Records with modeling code
- - - - -
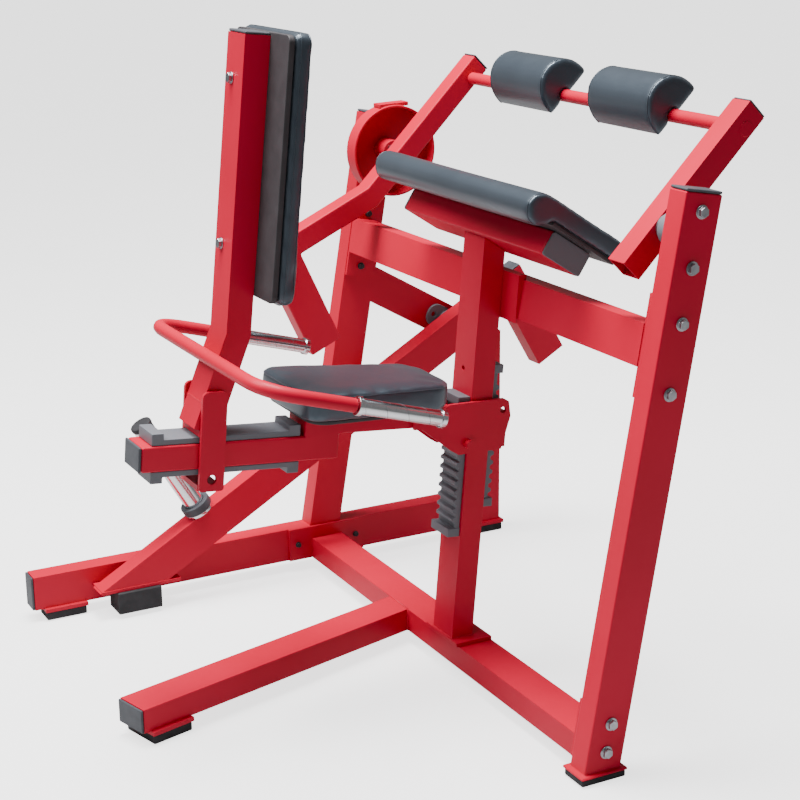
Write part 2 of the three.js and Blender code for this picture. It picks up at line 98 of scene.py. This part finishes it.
def paint(name, dark, light, rough, peel, coat):
    """Powder coat: slow colour drift, fine orange peel and a soft clear gloss."""
    mat, tree, shader = new_material(name)
    coord = tree.nodes.new("ShaderNodeTexCoord").outputs["Object"]
    slow = noise(tree, coord, 3.5, 2.0)
    colour = ramp(tree, slow, [(0.3, dark), (0.7, light)])
    tree.links.new(colour, shader.inputs["Base Color"])
    grain = noise(tree, coord, 60.0, 4.0)
    tree.links.new(spread(tree, grain, *rough), shader.inputs["Roughness"])
    bump(tree, shader, noise(tree, coord, 420.0, 2.0), peel, 0.0004)
    shader.inputs["Coat Weight"].default_value = coat
    shader.inputs["Coat Roughness"].default_value = 0.22
    shader.inputs["Specular IOR Level"].default_value = 0.18
    return mat


def leather(name, dark, light):
    """Upholstery vinyl: pebble grain, slow shade changes."""
    mat, tree, shader = new_material(name)
    coord = tree.nodes.new("ShaderNodeTexCoord").outputs["Object"]
    colour = ramp(tree, noise(tree, coord, 6.0, 3.0), [(0.35, dark), (0.7, light)])
    tree.links.new(colour, shader.inputs["Base Color"])
    cells = node(tree, "ShaderNodeTexVoronoi", Scale=520.0, feature="SMOOTH_F1")
    tree.links.new(coord, cells.inputs["Vector"])
    tree.links.new(spread(tree, noise(tree, coord, 40.0, 3.0), 0.32, 0.4), shader.inputs["Roughness"])
    bump(tree, shader, cells.outputs["Distance"], 0.22, 0.0006)
    shader.inputs["Sheen Weight"].default_value = 0.08
    shader.inputs["Specular IOR Level"].default_value = 1.0
    shader.inputs["Specular Tint"].default_value = (0.72, 0.86, 1.0, 1.0)
    return mat


def plain(name, dark, light, rough, metallic=0.0, scale=30.0, strength=0.1):
    """Moulded or plated surface with a faint grain."""
    mat, tree, shader = new_material(name)
    coord = tree.nodes.new("ShaderNodeTexCoord").outputs["Object"]
    colour = ramp(tree, noise(tree, coord, scale, 4.0), [(0.3, dark), (0.7, light)])
    tree.links.new(colour, shader.inputs["Base Color"])
    tree.links.new(spread(tree, noise(tree, coord, scale * 3, 3.0), *rough), shader.inputs["Roughness"])
    bump(tree, shader, noise(tree, coord, 300.0, 3.0), strength, 0.0005)
    shader.inputs["Metallic"].default_value = metallic
    shader.inputs["Specular IOR Level"].default_value = 0.25
    return mat


def brushed(name, dark, light, rough):
    """Metal with fine lines along X."""
    mat, tree, shader = new_material(name)
    coord = tree.nodes.new("ShaderNodeTexCoord").outputs["Object"]
    mapping = tree.nodes.new("ShaderNodeMapping")
    mapping.inputs["Scale"].default_value = (8.0, 400.0, 400.0)
    tree.links.new(coord, mapping.inputs["Vector"])
    lines = node(tree, "ShaderNodeTexNoise", Scale=1.0, Detail=2.0)
    tree.links.new(mapping.outputs["Vector"], lines.inputs["Vector"])
    colour = ramp(tree, lines.outputs["Fac"], [(0.3, dark), (0.7, light)])
    tree.links.new(colour, shader.inputs["Base Color"])
    tree.links.new(spread(tree, lines.outputs["Fac"], *rough), shader.inputs["Roughness"])
    bump(tree, shader, lines.outputs["Fac"], 0.05, 0.0003)
    shader.inputs["Metallic"].default_value = 1.0
    return mat


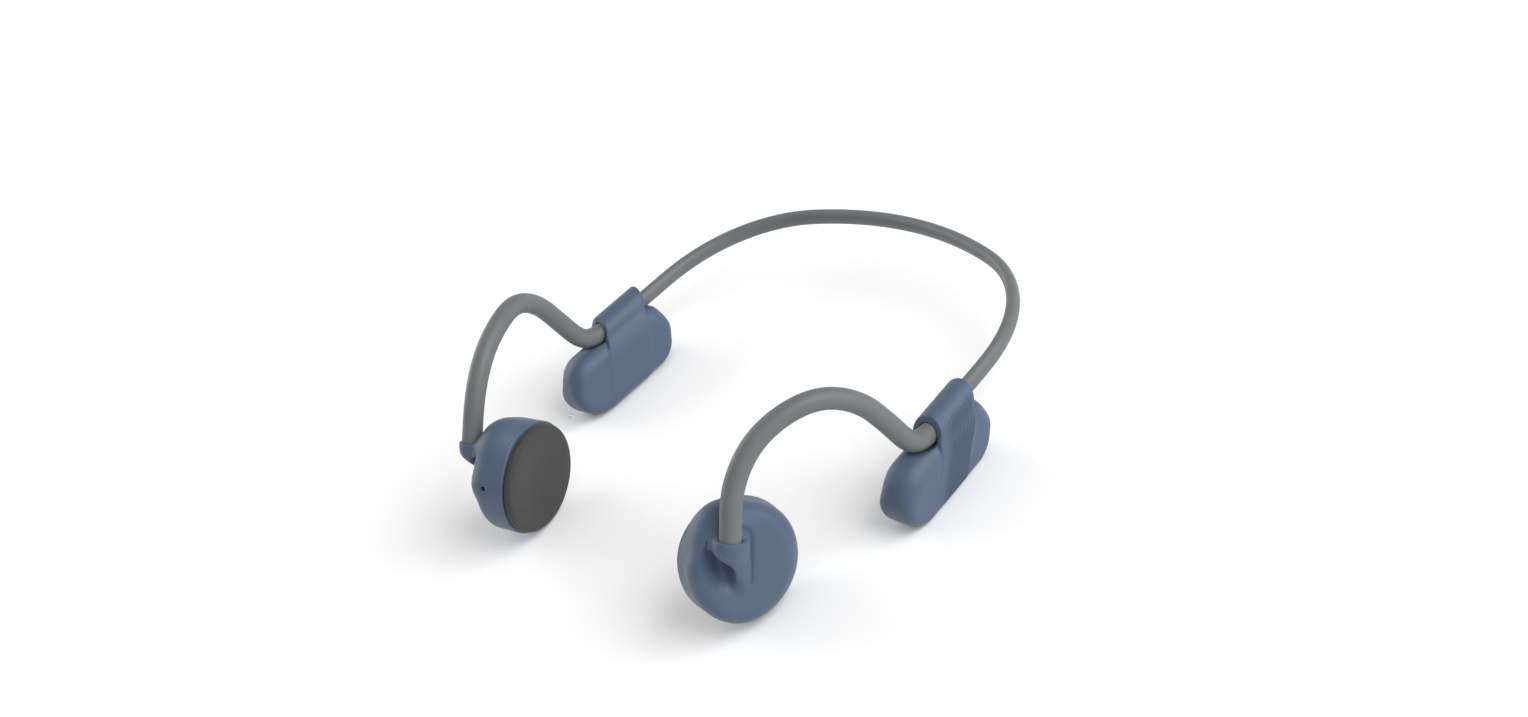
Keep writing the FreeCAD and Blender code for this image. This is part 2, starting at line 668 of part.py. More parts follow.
# ---------------------------------------------------------------------------------------------------------
# Transducers
# ---------------------------------------------------------------------------------------------------------


def neck_line():
    """The hook's last run, in the transducer's frame: a point on it and its direction."""
    back = TRANSDUCER.inverse()
    before, end = [back.multVec(REAR + V(*point)) for point in HOOK_POINTS[-2:]]
    return end, (end - before).normalize()


def transducer_housing(name):
    """A round cup, open towards the head, with a neck fused to its outer face that takes the hook."""
    cup = new_body(name + "_cup")
    disc = new_sketch(cup)
    circle(disc, s("2 * cup_radius"))
    solid = pad(cup, disc, s("cup_depth"))
    deep = size("cup_depth")
    fillet(cup, solid, s("cup_edge"), lambda edge: all(abs(v.Point.z - deep) < 1e-4 for v in edge.Vertexes))

    end, ahead = neck_line()
    stretch = size("neck_long")
    neck = doc.addObject("Part::Cylinder", name + "_neck")
    neck.setExpression("Radius", s("neck_radius"))
    neck.setExpression("Height", s("neck_long"))
    base = end - ahead * (stretch - size("neck_past_hook"))
    neck.Placement = FreeCAD.Placement(base, FreeCAD.Rotation(V(0, 0, 1), ahead))
    nose = doc.addObject("Part::Sphere", name + "_nose")
    nose.setExpression("Radius", s("neck_radius"))
    nose.Placement = FreeCAD.Placement(base + ahead * stretch, FreeCAD.Rotation())
    web = doc.addObject("Part::Cylinder", name + "_web")
    web.setExpression("Radius", s("neck_radius"))
    web.setExpression("Height", s("web_tall"))
    web.Placement = FreeCAD.Placement(V(base.x, base.y, deep - 1.0) + ahead * size("neck_radius"),
                                      FreeCAD.Rotation())
    outside = doc.addObject("Part::MultiFuse", name + "_outside")
    outside.Shapes = [cup, neck, nose, web]

    inside = doc.addObject("Part::Cylinder", name + "_inside")
    inside.setExpression("Radius", s("cup_radius - cup_wall"))
    inside.setExpression("Height", s("cup_depth - cup_floor + 1"))
    inside.Placement = FreeCAD.Placement(V(0, 0, -1), FreeCAD.Rotation())
    bore = doc.addObject("Part::Cylinder", name + "_bore")
    bore.setExpression("Radius", s("hook_tube / 2 + tube_fit"))
    bore.setExpression("Height", s("2 * neck_long"))
    bore_start = end - ahead * (2 * stretch - size("hook_end_gap"))
    bore.Placement = FreeCAD.Placement(bore_start, neck.Placement.Rotation)
    wire_way = doc.addObject("Part::Cylinder", name + "_wire_way")
    wire_way.setExpression("Radius", s("wire_way / 2"))
    wire_way.setExpression("Height", s("cup_floor + 4"))
    wire_way.Placement = FreeCAD.Placement(V(end.x, end.y, deep - size("cup_floor") - 1) - ahead * 0.5,
                                           FreeCAD.Rotation())
    hollows = [inside, bore, wire_way]
    if name.startswith("right"):
        mic = doc.addObject("Part::Cylinder", name + "_mic_hole")
        mic.setExpression("Radius", s("mic_hole / 2"))
        mic.setExpression("Height", s("cup_wall + 1.6"))
        mic.Placement = mic_place(size("cup_radius") - size("cup_wall") - 0.8)
        hollows.append(mic)
    cuts = doc.addObject("Part::MultiFuse", name + "_hollows")
    cuts.Shapes = hollows
    housing = doc.addObject("Part::Cut", name)
    housing.Base = outside
    housing.Tool = cuts
    housing.Placement = TRANSDUCER
    return housing


def mic_place(out):
    """Local Z points outwards through the rim, from a point at that distance from the cup's middle."""
    turn = math.radians(size("mic_angle"))
    ray = V(math.cos(turn), math.sin(turn), 0)
    return FreeCAD.Placement(ray * out + V(0, 0, size("mic_out")), FreeCAD.Rotation(V(0, 0, 1), ray))


node("left_transducer_housing", transducer_housing("left_transducer_housing"))
right_only("right_transducer_housing", transducer_housing)


# Microphone pieces: diameter, then nearest and farthest distance from the cup's axis.
MIC_PIECES = {
    "microphone": ("1.9", "cup_radius - cup_wall - 1.15", "cup_radius - cup_wall - 0.15"),
    "microphone_mesh": ("mic_hole - 0.02", "cup_radius - 0.8", "cup_radius - 0.5"),
}
for name, (diameter, low, high) in MIC_PIECES.items():
    place = TRANSDUCER.multiply(mic_place(0))
    right_only(name, lambda label: ring_body(label, [(s(diameter), None, s(low), s(high))], place))


def contact_pad(name):
    """Soft disc with a rounded edge and a flat middle."""
    body = new_body(name)
    sketch = new_sketch(body, "XY_Plane", s("-pad_gap"))
    circle(sketch, s("2 * pad_radius"))
    disc = pad(body, sketch, s("pad_thick"), reverse=True)
    low = -size("pad_gap") - size("pad_thick")
    fillet(body, disc, s("pad_round"), lambda edge: all(abs(v.Point.z - low) < 1e-4 for v in edge.Vertexes))
    body.Placement = TRANSDUCER
    return body


both_sides("contact_pad", contact_pad)

# Pieces of the driver, as stacked rings: outer diameter, hole diameter, nearest and farthest height above the
# rim plane. The coil sits on the drive plate and moves in the gap between the pole plate and the yoke.
INNER = "cup_depth - cup_floor"
RINGS = {
    "drive_plate": [("19.0", None, "-pad_gap", "0.35"), ("8.4", None, "0.35", "1.0"),
                    ("12.2", None, "1.0", "1.3")],
    "voice_coil": [("12.2", "10.6", "1.3", "3.2")],
    "suspension_spring": [("2 * (cup_radius - cup_wall) - 0.1", "9.4", "0.58", "0.72")],
    "magnet_yoke": [("16.4", "13.6", "1.6", INNER), ("14.0", None, INNER + " - 1.3", INNER)],
    "ring_magnet": [("9.6", "2.0", "3.0", INNER + " - 1.3")],
    "pole_plate": [("9.8", "2.0", "1.9", "3.0")],
}
for name, rings in RINGS.items():
    spans = [tuple(part if part is None else s(part) for part in ring) for ring in rings]
    both_sides(name, lambda label: ring_body(label, spans, TRANSDUCER))

# ---------------------------------------------------------------------------------------------------------
# Check and export
# ---------------------------------------------------------------------------------------------------------
doc.recompute()
broken = [item.Name for item in doc.Objects if {"Invalid", "Error"} & set(item.State)]
if broken:
    raise ValueError("failed objects: " + ", ".join(broken))
os.makedirs("parts", exist_ok=True)
whole = FreeCAD.BoundBox()
for name, item in NODES.items():
    shape = item.Shape
    if shape.isNull() or not shape.isValid() or shape.Volume <= 0:
        raise ValueError(name + " has no valid solid")
    whole.add(shape.optimalBoundingBox(True, False))
    shape.exportStep(f"parts/{name}.step")
print(f"{len(NODES)} nodes; X {whole.XMin:.2f} {whole.XMax:.2f}, Y {whole.YMin:.2f} {whole.YMax:.2f}, "
      f"Z {whole.ZMin:.2f} {whole.ZMax:.2f}")
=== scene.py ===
# %% [markdown]
# # Bone conduction headphones, a lesson in cells
# The headset is a springy neckband, two hooks over the ears, two slanted pods behind the ears and two round
# transducers in front of them. The CAD model fixes every place and size; here each visible piece gets its
# real surface and finish. Everything is worked out in millimetres and stored in metres, because the frame
# is in metres. The first cell loads that frame. A CAD node stays where it is: it keeps its shape and gets a
# finish, or a new piece stands for it.

# %% Load the frame
import json
import math

import bpy
import numpy as np
from mathutils import Matrix, Vector

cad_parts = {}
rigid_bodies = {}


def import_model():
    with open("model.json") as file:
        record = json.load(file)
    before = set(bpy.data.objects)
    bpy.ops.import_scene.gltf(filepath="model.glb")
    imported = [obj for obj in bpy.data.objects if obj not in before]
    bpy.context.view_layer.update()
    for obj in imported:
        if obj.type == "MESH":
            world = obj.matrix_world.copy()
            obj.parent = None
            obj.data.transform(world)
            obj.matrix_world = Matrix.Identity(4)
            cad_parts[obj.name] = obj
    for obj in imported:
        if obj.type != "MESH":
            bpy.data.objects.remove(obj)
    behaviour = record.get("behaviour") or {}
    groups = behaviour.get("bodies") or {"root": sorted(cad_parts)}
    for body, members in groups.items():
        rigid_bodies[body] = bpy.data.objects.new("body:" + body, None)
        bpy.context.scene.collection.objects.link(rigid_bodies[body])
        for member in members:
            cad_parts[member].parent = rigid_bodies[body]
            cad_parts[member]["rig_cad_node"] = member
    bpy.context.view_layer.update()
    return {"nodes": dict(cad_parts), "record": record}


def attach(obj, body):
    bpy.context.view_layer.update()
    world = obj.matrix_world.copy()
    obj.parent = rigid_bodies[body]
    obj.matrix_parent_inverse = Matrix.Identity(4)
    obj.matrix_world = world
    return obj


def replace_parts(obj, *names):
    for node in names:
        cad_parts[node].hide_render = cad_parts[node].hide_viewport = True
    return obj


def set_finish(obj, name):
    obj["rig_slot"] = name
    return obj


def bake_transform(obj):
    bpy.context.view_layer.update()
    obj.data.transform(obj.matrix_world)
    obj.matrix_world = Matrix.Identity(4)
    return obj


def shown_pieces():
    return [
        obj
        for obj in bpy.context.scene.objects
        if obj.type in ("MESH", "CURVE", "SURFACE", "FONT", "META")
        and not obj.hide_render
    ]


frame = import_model()
MM = 0.001

# %% [markdown]
# ## Places
# Three places are enough to put every piece: the rear centre of the neckband, the frame of the left pod and
# the frame of the left transducer. Each frame is an origin and three directions, written as the columns of
# a turn. The right side is the mirror image of the left in X, so nothing is worked out twice.

# %% The three places
REAR = np.array([0.0, 56.88, 15.6])


def turned(axis, degrees):
    """The 3 x 3 turn by an angle about one of the axes 0, 1 or 2."""
    c, s = math.cos(math.radians(degrees)), math.sin(math.radians(degrees))
    first, second = [(1, 2), (2, 0), (0, 1)][axis]
    turn = np.eye(3)
    turn[first, first] = turn[second, second] = c
    turn[first, second], turn[second, first] = -s, s
    return turn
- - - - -
With the first line being the one containing "obj.matrix_world = world" and the last line the one containing "# a turn. The", transcribe exactly the lines above that fall in that range.

    obj.matrix_world = world
    return obj


def replace_parts(obj, *names):
    for node in names:
        cad_parts[node].hide_render = cad_parts[node].hide_viewport = True
    return obj


def set_finish(obj, name):
    obj["rig_slot"] = name
    return obj


def bake_transform(obj):
    bpy.context.view_layer.update()
    obj.data.transform(obj.matrix_world)
    obj.matrix_world = Matrix.Identity(4)
    return obj


def shown_pieces():
    return [
        obj
        for obj in bpy.context.scene.objects
        if obj.type in ("MESH", "CURVE", "SURFACE", "FONT", "META")
        and not obj.hide_render
    ]


frame = import_model()
MM = 0.001

# %% [markdown]
# ## Places
# Three places are enough to put every piece: the rear centre of the neckband, the frame of the left pod and
# the frame of the left transducer. Each frame is an origin and three directions, written as the columns of
# a turn. The right side is the mirror image of the left in X, so nothing is worked out twice.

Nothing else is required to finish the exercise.